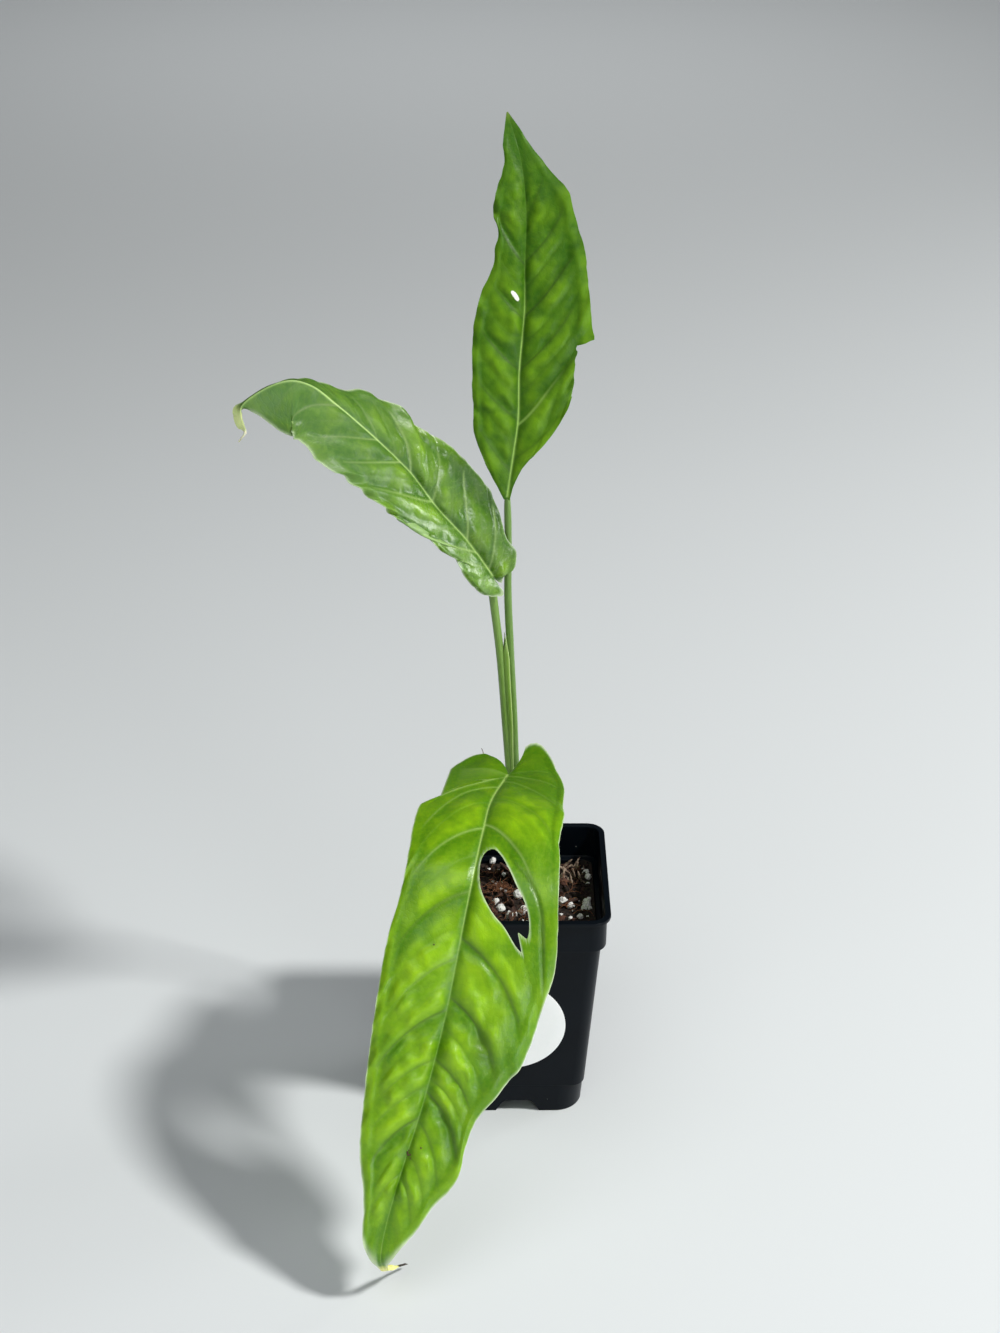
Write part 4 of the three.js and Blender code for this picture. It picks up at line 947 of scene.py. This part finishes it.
def blade(name, leaf, material, node):
    length = leaf["bend"].length
    vein_bases = [base for half in ("left", "right") for base, _, strength in leaf[half]["veins"][1:-1]
                  if strength > 0.2 and base > 2.5]
    rows = list(np.linspace(0, 2.2, 34)) + list(np.arange(3.0, length, 1.0)) + [length]
    for vein_base in vein_bases:
        rows = [r for r in rows if abs(r - vein_base) > 0.62 or r < 2.5]
        rows += [vein_base - 0.36, vein_base, vein_base + 0.36]
    rows = np.array(sorted(set(np.round(rows, 3))))
    rows = rows[np.concatenate([[True], np.diff(rows) > 0.05])]
    left, right = half_blade(leaf, leaf["left"], rows, -1), half_blade(leaf, leaf["right"], rows, 1)
    values = {key: np.concatenate([left[key][:, :0:-1], right[key]], axis=1) for key in left}
    deep, wide = values["t"].shape
    values = {key: value.reshape(-1) for key, value in values.items()}
    values["relief"] = values["relief"] * stepped(0, TIP_TAPER, length - values["t"])
    faces = [[i * wide + j, (i + 1) * wide + j, (i + 1) * wide + j + 1, i * wide + j + 1]
             for i in range(deep - 1) for j in range(wide - 1)]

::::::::

- **EXERCISE DIRECTIONS**
Print the whole listing exactly as it is.

- **RESULT OF THE EXERCISE**
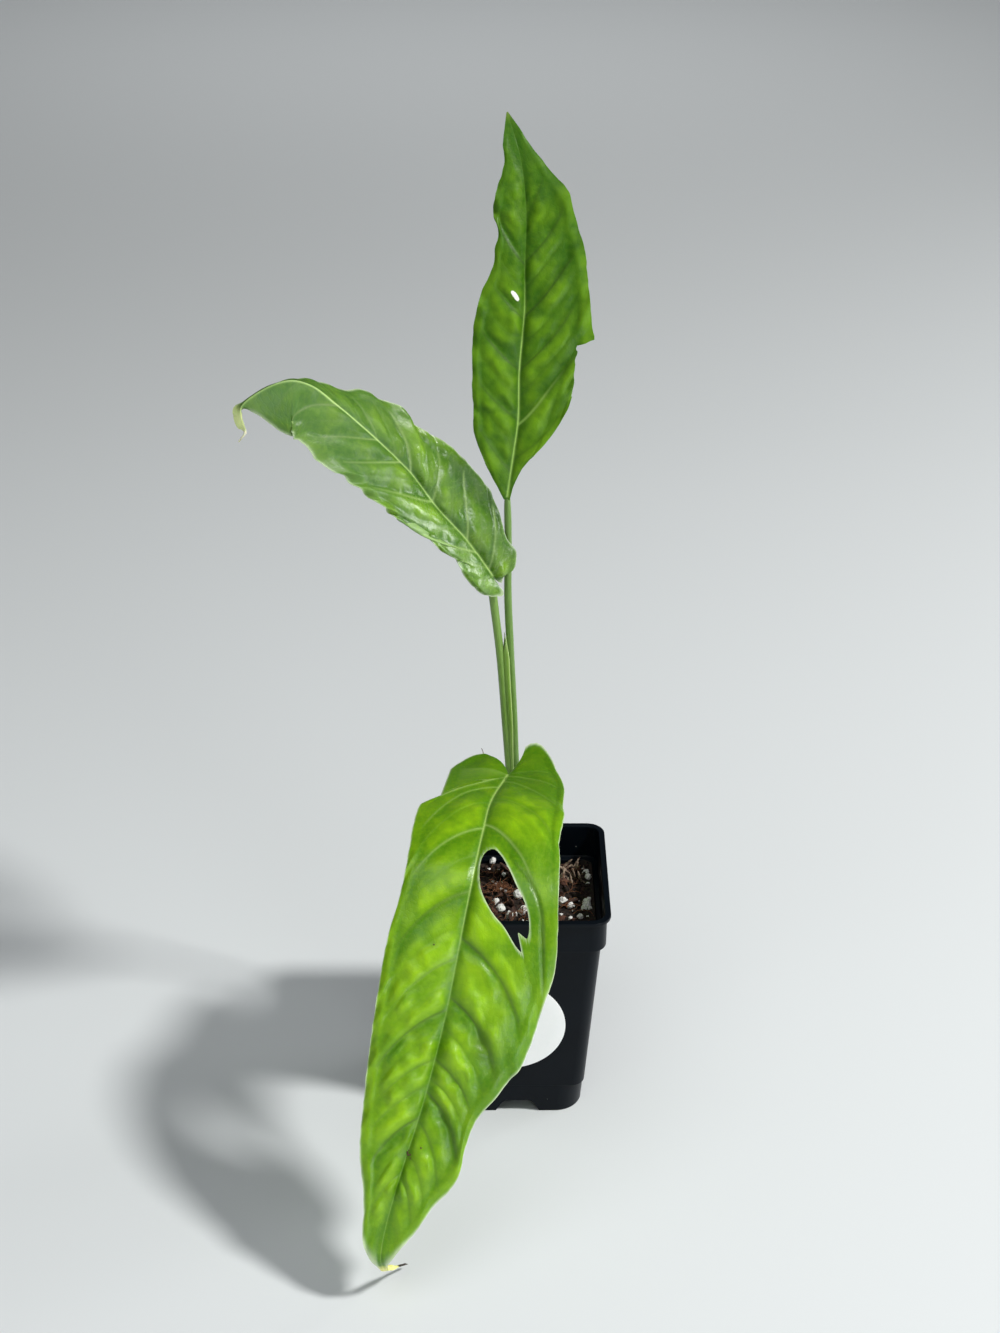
Write part 4 of the three.js and Blender code for this picture. It picks up at line 947 of scene.py. This part finishes it.
def blade(name, leaf, material, node):
    length = leaf["bend"].length
    vein_bases = [base for half in ("left", "right") for base, _, strength in leaf[half]["veins"][1:-1]
                  if strength > 0.2 and base > 2.5]
    rows = list(np.linspace(0, 2.2, 34)) + list(np.arange(3.0, length, 1.0)) + [length]
    for vein_base in vein_bases:
        rows = [r for r in rows if abs(r - vein_base) > 0.62 or r < 2.5]
        rows += [vein_base - 0.36, vein_base, vein_base + 0.36]
    rows = np.array(sorted(set(np.round(rows, 3))))
    rows = rows[np.concatenate([[True], np.diff(rows) > 0.05])]
    left, right = half_blade(leaf, leaf["left"], rows, -1), half_blade(leaf, leaf["right"], rows, 1)
    values = {key: np.concatenate([left[key][:, :0:-1], right[key]], axis=1) for key in left}
    deep, wide = values["t"].shape
    values = {key: value.reshape(-1) for key, value in values.items()}
    values["relief"] = values["relief"] * stepped(0, TIP_TAPER, length - values["t"])
    faces = [[i * wide + j, (i + 1) * wide + j, (i + 1) * wide + j + 1, i * wide + j + 1]
             for i in range(deep - 1) for j in range(wide - 1)]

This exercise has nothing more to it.